Dubbed an “artist-run gallery and experimental curatorial platform,” after/time opened in April 2021 and has remained steadily busy. It’s held exhibitions, hosted artist talks and readings and facilitated artist-led roundtable discussions and special events. It participated in Oregon Contemporary’s form.a, an annual art press fair, and held a booth alongside major Portland players that included PDX Contemporary Art and J. Pepin Art Gallery at the Seattle Art Fair in July.

After/time’s origins date back to 2017, when it was known as Third Room, a second-story space above a dive bar near Lloyd Center. Third Room hosted exhibitions, performances and a critique group for local art school graduates. The room acted as a “third space” hub for artists connecting to the local scene. Todd Molinari, a local artist and Third Room exhibitor, stuck around as other members moved on to other projects. He carried that collective’s legacy over when Third Room officially closed in February 2021. With Molinari at the helm, and with help from Prosper Portland and the Portland Bureau of Transportation, after/time moved into its current space.

After/time charges no member fees and takes a relatively low sales commission, instead relying on philanthropic grants to cover the collective’s overhead costs. Molinari aims to magnify the collective ethos. Members want to keep staging political exhibitions, like last year’s abolitionist show, which sold out works by currently and formerly incarcerated artists. Molinari sees after/time following a “utopia model” in which art and artists are the lifeblood of society.

“I see our gallery as a launching pad for artists to go further,” Molinari says.

After/Time Gallery TIME AFTER/TIME: Details in Orquidia Violet’s textile art show “Chalecos Protector.” (JP Bogan)

Orquidia Violeta was gallery-sitting her textile exhibition Chalecos Protector one balmy Saturday afternoon and offered a personal tour of the 16 protective vests she’s designed since 2020, on view until Nov. 2. The vests are displayed on four-headed wooden armatures sculpted by the artist’s partner Aaron Kuehn, with a vest description placed where a face might go.

Vulnerability is palpable within the room. One vest, an orange-lined patchwork vest adorned with wooden buttons, honors the artist’s mother, Reina. Another one, titled Lesión Cerebral (Brain Injury) was about a stroke she survived while pregnant with her son. For Violeta, vulnerability is nothing more than an added medium like thread or paint in which to work from. The show’s somewhat heavy tone is interrupted by more lighthearted moments, like a long blue vest covered in fabric flower petals that the artist wore on her birthday (her professional name translates to violet orchid), and one simply titled Esperanza (Hope).

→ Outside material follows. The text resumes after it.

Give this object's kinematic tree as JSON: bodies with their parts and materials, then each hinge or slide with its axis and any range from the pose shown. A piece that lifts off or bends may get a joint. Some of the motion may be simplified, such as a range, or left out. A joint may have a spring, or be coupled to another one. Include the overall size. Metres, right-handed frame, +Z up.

“Revealing vulnerabilities allows us to consider the difficult times we all face, to look at them, to talk about them, and ultimately to use them as a source of strength,” she says.

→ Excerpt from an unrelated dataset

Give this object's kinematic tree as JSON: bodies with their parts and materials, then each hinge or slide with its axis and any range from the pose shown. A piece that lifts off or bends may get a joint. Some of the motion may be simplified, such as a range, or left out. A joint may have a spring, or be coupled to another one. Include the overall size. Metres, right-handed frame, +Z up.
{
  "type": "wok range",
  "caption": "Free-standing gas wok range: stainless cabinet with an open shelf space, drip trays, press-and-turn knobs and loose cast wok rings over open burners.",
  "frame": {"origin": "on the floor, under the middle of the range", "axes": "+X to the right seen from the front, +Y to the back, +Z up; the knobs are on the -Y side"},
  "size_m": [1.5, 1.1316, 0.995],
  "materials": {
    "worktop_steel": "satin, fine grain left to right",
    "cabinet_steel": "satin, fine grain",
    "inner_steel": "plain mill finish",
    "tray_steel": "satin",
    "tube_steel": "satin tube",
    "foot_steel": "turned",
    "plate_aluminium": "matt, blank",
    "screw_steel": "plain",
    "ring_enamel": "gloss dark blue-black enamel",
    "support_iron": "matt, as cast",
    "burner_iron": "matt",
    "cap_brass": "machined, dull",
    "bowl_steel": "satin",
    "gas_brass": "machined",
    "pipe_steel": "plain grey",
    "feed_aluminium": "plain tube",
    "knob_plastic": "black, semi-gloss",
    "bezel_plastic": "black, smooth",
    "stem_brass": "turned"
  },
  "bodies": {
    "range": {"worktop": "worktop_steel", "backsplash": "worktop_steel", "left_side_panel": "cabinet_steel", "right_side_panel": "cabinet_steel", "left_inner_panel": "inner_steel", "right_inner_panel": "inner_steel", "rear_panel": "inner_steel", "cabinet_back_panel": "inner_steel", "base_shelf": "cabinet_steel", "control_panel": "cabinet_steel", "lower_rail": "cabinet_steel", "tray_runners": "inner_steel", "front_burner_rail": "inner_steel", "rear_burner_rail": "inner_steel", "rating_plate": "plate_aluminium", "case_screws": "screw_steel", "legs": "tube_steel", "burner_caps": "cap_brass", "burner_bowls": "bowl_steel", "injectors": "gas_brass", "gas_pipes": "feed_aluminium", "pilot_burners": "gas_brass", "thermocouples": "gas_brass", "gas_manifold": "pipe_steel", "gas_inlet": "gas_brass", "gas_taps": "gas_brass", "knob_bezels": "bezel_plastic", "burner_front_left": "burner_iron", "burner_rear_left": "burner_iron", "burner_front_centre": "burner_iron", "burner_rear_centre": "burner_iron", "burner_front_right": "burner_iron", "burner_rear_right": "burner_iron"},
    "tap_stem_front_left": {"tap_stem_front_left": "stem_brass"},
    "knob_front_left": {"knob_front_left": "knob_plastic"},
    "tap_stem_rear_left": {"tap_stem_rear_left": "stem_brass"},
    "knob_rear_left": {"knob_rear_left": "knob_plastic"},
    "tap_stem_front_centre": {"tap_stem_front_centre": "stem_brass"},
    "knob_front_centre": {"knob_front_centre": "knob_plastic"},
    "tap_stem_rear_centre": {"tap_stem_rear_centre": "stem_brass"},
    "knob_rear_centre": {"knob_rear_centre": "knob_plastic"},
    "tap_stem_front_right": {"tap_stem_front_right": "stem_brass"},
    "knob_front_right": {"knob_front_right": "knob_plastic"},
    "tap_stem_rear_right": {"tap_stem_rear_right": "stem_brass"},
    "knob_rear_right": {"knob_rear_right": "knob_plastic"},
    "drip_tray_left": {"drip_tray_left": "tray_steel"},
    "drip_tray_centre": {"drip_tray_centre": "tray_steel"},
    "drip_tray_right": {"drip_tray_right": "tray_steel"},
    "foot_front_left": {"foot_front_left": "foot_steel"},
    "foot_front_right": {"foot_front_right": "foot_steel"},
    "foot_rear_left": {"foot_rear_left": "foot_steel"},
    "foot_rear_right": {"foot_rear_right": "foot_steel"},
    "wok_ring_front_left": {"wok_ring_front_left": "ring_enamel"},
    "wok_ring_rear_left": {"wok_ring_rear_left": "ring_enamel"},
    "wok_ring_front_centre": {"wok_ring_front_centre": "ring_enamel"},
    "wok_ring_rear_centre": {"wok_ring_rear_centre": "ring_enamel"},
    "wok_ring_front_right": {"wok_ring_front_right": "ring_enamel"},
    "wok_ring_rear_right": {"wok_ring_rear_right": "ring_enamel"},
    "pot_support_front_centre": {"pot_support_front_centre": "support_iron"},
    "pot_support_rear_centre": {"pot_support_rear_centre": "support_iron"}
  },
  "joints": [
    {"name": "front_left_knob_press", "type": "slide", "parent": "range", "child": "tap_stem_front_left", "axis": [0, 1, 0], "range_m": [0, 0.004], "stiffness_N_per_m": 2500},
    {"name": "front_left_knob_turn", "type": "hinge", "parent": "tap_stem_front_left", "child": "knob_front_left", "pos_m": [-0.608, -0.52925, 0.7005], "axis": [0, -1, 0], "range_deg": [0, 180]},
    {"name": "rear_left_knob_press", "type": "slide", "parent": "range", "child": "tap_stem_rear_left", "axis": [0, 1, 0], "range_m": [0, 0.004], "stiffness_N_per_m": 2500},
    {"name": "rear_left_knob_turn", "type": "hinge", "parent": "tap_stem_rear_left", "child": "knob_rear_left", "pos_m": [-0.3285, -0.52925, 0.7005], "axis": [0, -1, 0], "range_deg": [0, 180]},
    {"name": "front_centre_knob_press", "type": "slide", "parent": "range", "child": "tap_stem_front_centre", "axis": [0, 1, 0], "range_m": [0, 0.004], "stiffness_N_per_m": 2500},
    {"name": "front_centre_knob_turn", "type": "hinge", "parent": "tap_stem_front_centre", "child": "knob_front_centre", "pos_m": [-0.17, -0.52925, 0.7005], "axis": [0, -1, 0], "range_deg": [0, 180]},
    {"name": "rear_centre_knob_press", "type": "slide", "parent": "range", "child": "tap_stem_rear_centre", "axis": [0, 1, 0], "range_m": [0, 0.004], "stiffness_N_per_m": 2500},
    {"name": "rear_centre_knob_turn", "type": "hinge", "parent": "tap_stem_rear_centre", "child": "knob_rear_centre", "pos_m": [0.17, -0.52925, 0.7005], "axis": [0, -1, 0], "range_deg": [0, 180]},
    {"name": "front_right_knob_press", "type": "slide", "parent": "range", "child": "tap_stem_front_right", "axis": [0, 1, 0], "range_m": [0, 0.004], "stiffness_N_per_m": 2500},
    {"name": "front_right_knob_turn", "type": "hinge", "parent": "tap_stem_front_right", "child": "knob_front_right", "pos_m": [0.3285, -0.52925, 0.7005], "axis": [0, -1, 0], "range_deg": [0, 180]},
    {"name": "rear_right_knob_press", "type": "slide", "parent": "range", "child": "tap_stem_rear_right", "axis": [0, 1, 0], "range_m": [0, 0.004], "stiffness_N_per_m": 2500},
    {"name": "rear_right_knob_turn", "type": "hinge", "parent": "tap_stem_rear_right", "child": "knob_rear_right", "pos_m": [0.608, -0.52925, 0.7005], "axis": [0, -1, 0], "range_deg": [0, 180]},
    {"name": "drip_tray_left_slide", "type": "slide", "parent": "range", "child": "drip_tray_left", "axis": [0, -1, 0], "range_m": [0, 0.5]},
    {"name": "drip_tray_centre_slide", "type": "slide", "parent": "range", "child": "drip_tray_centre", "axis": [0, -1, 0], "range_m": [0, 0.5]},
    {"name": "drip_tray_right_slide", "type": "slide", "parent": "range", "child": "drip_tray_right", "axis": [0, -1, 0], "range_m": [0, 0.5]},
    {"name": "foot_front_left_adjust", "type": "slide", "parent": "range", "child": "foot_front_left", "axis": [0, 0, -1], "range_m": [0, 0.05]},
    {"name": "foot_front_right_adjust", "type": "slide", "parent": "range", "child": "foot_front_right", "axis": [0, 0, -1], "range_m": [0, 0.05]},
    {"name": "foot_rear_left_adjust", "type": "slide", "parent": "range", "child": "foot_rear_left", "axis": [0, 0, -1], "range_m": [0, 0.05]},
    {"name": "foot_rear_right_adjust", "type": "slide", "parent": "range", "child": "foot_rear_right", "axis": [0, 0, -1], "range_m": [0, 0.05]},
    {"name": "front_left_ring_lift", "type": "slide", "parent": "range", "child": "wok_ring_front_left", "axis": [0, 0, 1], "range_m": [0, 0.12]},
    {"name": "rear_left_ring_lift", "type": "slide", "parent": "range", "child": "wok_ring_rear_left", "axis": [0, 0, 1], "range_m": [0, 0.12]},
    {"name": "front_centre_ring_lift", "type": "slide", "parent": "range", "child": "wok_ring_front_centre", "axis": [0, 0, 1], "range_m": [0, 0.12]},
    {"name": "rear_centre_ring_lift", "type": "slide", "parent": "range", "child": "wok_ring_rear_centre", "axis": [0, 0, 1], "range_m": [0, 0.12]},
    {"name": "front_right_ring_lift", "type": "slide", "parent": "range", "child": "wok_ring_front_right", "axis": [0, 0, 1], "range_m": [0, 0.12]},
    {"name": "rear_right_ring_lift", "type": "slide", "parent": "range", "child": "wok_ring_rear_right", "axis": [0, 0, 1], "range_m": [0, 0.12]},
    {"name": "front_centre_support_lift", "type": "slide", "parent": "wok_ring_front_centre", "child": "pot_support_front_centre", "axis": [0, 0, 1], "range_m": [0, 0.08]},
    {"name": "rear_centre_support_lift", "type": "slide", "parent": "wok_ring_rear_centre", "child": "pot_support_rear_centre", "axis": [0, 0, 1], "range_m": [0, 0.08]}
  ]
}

Violeta’s material choices are as intentional as they are resourceful. She reclaims fabric and upholstery scraps to stitch vests together, highlighting the urgency of the fashion industry’s environmental impact. Having attended Los Angeles’ for-profit Fashion Institute of Design & Merchandising in 1996 and worked in L.A.’s apparel industry for six years, Violeta’s practice is informed by the garment industry’s notorious waste, often obscured from the public eye.

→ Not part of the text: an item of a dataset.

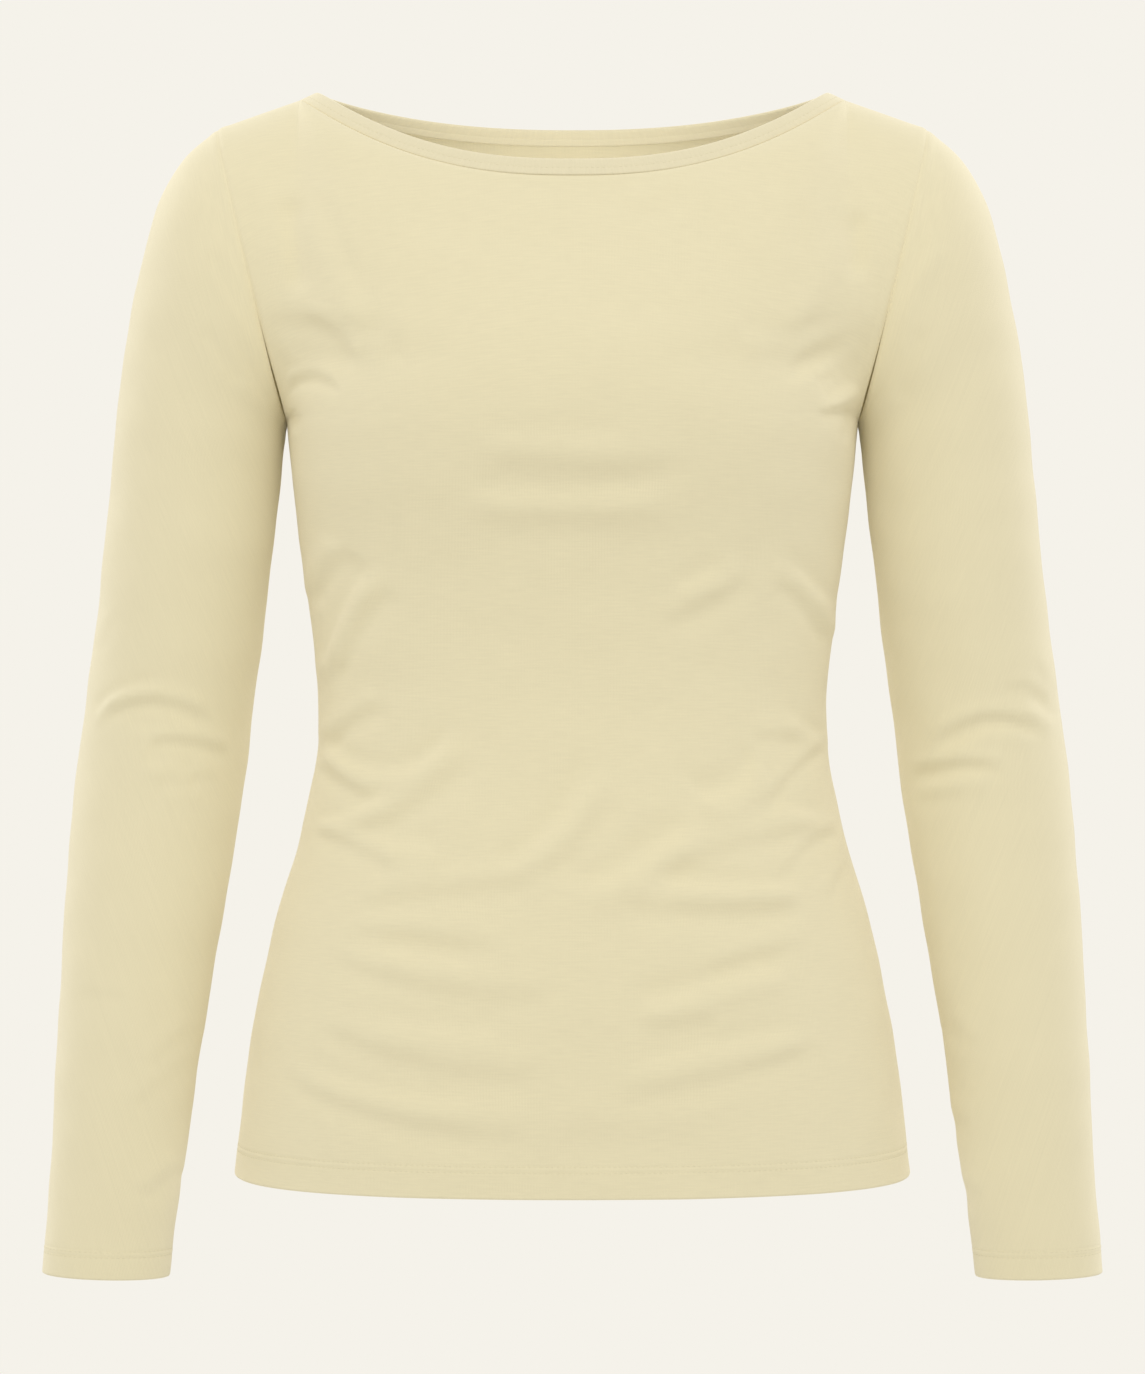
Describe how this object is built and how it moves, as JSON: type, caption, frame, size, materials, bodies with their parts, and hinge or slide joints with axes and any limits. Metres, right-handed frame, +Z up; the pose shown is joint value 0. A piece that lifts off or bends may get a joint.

These material choices add an extra layer of protection to the innately defensive nature of vests: think hi-vis neon orange vests, or bulletproof vests, meant to shield the wearer’s heart and other vital organs. The pockets of some of the vests held items for further protection: a bundle of sage in one, and live pothos plants in another.

“Woven scraps from Oaxaca, knits from Nike, fabric from friends, all carry history and meaning in their fiber,” she says.


SEE IT: Chalecos Protector by Orquida Violeta at after/time collective gallery, 735 SW 9th Ave., #110, aftertimecollective.com. 6–8 pm Tuesday and Thursday, noon–5 pm Saturday.